In a very famous essay on Faulkner called "On The Sound and the Fury: Time in the Work of Faulkner," Jean-Paul Sartre argued that this negotiation of the past makes Faulkner’s novel a brilliant example of modern technique and existential philosophy. Here’s what he has to say:
The past takes on a sort of super-reality; its contours are hard and clear, unchangeable. The present, nameless and fleeting, is helpless before it. It is full of gaps, and, through these gaps, things of the past, fixed, motionless and silent as judges or glances, come to invade it. Faulkner's monologues remind one of aeroplane trips full of air-pockets. At each pocket, the hero's consciousness "sinks back into the past" and rises only to sink back again. The present is not; it becomes. Everything was. In Sartoris, the past was called "the stories" because it was a matter of family memories that had been constructed, because Faulkner had not yet found his technique.
In The Sound and the Fury he is more individual and more undecided.

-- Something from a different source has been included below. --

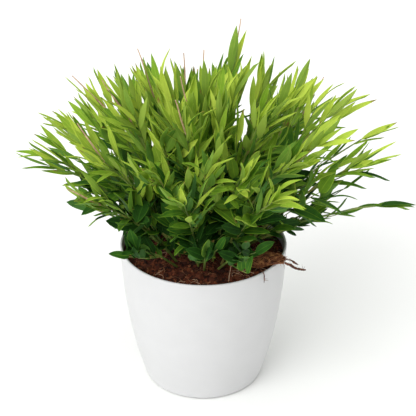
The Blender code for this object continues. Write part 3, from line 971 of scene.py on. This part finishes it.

But it is so strong an obsession that he is sometimes apt to disguise the present, and the present moves along in the shadow, like an underground river, and reappears only when it itself is past.
OK, so we’ve got to admit that Sartre’s a whole lot smarter than we are. And he’s a pretty good writer, too. We won’t try to outdo him: we’ll just point out that, for Sartre, the sort of playing with time that Faulkner employs in The Sound and the Fury becomes a hallmark of a new literary form. It’s also a fine example of modernist aesthetics, which foreground the difficulty of understanding a character (or a person) completely. See, for the modernists, language itself is a tricky medium. It never completely conveys what you want it to convey. It’s sort of like when you try to explain something to one of your friends: you’re sure that you’ve told the whole story clearly, but they look at you like you’re crazy. As another famous modernist once wrote, you’re left thinking, "That is not what I meant at all. That is not it, at all." (That’s T.S. Eliot’s "The Love Song of J. Alfred Prufrock," by the way.)

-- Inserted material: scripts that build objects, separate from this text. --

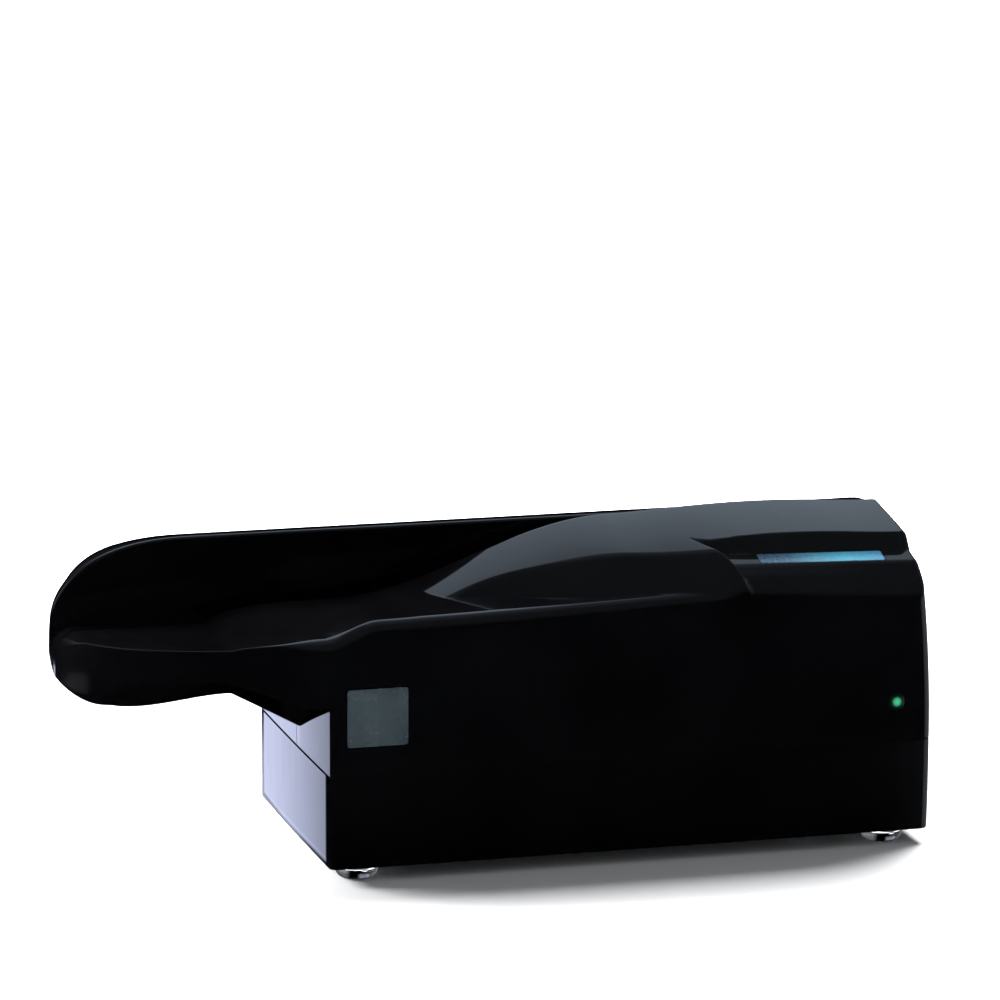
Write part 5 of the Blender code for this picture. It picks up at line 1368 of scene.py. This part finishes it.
# %% Plate and label
badge_corner, badge_soft, label_corner, label_soft = 0.0006, 0.00012, 0.0005, 0.0001
badge_size = (badge_right - badge_left - 2 * fit_gap, badge_high - badge_low - 2 * fit_gap,
              plate_thickness)
badge_place = ((badge_left + badge_right) / 2, plate_thickness + jump,
               (badge_low + badge_high) / 2)
badge = plate("badge_tile", badge_size, badge_corner, badge_soft, badge_place,
              (np.array((1.0, 0, 0)), np.array((0, 0, 1.0)), (0, -1.0, 0)))
dress(badge, "housing", "badge_grey", "badge_plate")
label_x, label_y = (label_left + label_right) / 2, (label_front + label_back) / 2
label_place = np.array((label_x, label_y, ledge_plane(label_x, label_y)))
label_along = np.array((1.0, 0, -ledge_tilt)) / math.hypot(1, ledge_tilt)
label_deep = (label_back - label_front) * math.hypot(1, ledge_slope)
label = plate("label_strip", (label_right - label_left, label_deep, label_thickness),
              label_corner, label_soft, label_place - ledge_up * label_thickness,
              (label_along, np.cross(ledge_up, label_along), ledge_up))
dress(label, "housing", "label_blue", "accent_label")

# %% [markdown]
# The lens is pushed into its hole from inside and held there by a collar. Its outer end is
# almost flat and just short of the front face. Two cylinders joined by a Boolean would do. One
# profile carried round an axis that points forwards gives collar, lens and soft rim at once.

# %% Status light
collar_radius, collar_back, collar_front = 0.0024, 0.0037, 0.0026
lens_profile = ((collar_radius, collar_back), (collar_radius, collar_front),
                (light_radius, collar_front), (light_radius, 0.0002),
                (light_radius * 0.97, 0.0001), (light_radius * 0.85, 0.00005),
                (light_radius * 0.4, 0.00005))
angle = whole_turn(48)
lens = ring_solid("light_lens", [
    np.column_stack([light_x + radius * np.cos(angle), np.full(48, y),
                     light_z + radius * np.sin(angle)]) for radius, y in lens_profile])
dress(lens, "housing", "green_acrylic", "status_light")

# %% [markdown]
# Three leaf springs press the pinch rollers and the magnetic head towards the slot. Each one is a
# flat strip, held at one end and pushed by an arm at the other. A rigid strip would cut
# through the arm when it swings. Here each is built as a straight strip of many short lengths,
# in the place of the part that it stands for.

# %% Leaf springs
spring_lengths = 40


def leaf_spring(name, node):
    """A strip between the housing, at the held place, and an arm, at the pushed one."""
    (x0, y0, z0), (x1, y1, z1) = (np.array(corner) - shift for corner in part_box(node))
    section = np.array(((y0, z0), (y1, z0), (y1, z1), (y0, z1)))
    strip = ring_solid(name, [np.column_stack([np.full(4, x), section])
                              for x in np.linspace(x0, x1, spring_lengths + 1)])
    strip.data.materials.append(finishes["spring_steel"])
    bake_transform(strip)
    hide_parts(node)
    print(name, "is", round((x1 - x0) * 1000, 1), "mm long and",
          round((y1 - y0) * 1000, 2), "mm thick")


for side, station in (("left", left_station), ("right", right_station)):
    leaf_spring("leaf_spring_" + side, "pinch_spring_" + side)
leaf_spring("leaf_spring_head", "head_spring")

# %% [markdown]
# The dressed machine's box has to agree with the CAD model's, because other scenes place the
# machine by that box.
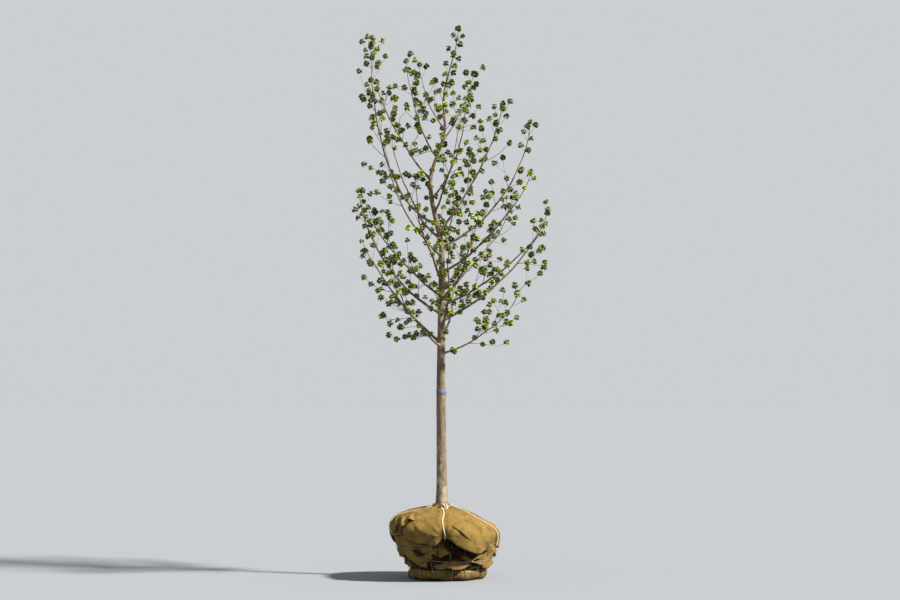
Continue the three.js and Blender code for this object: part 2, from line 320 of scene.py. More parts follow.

If you’ve ever felt that way, congratulations. You’re beginning to understand the modernists. See, modernists decided to play with the difficulty of language – to make the reader HAVE to experience how difficult language can be. We know, we know, it can be super-frustrating. But it’s also sort of cool. And for Faulkner, playing with language allows him to explore the psychological depth of his characters and the deep emotional resonance of the South in his characters’ lives.
Why Should I Care?
So, you’re talking to a friend. You’ve just had this amazing thought (or plan or idea. You pick). Amazing things have been happening in your head. You’re totally excited about telling your best pal all about your brilliant thought/plan/idea. And he seems totally into it, too. He’s listening and nodding and even seems sort of interested. All of sudden, his eyes glaze over…and that’s when you realize that he has no idea whatsoever what you’re talking about. You could have spent the last three minutes talking to your dog. You’d get about the same reaction.
Ever feel like there’s nobody out there who understands you? Your friends are cool, sure, but they just don’t get it. And your family? You’d try to talk to them, but…it’s complicated. Well, exactly. Complicated is pretty much what this novel is all about. People just aren’t that easy to understand. Even when you meet them as characters in a novel. Sure, you crack the cover of The Sound and the Fury and all of a sudden you’ve got front row seats watching the life of the Compson family, but that doesn’t mean that they’re any easier to understand than the people in your own life.
See, language – talking – words – they’re all tricky things to handle. Everyone understands things differently. You say, "I’m sorry." Your sister hears, "I hate you." It’s rough, we know. And we’ve got to warn you, William Faulkner doesn’t play nice. He doesn’t make things easy to understand all the time. He doesn’t promise happy endings. He does, however, keep it pretty real. The Sound and the Fury re-creates thoughts and language in all their glorious, frustrating, incredibly haunting potential. Even when you can’t say what you want to say, you can still say some pretty breath-taking things. At least, that’s Faulkner’s style. Sit back and enjoy the ride.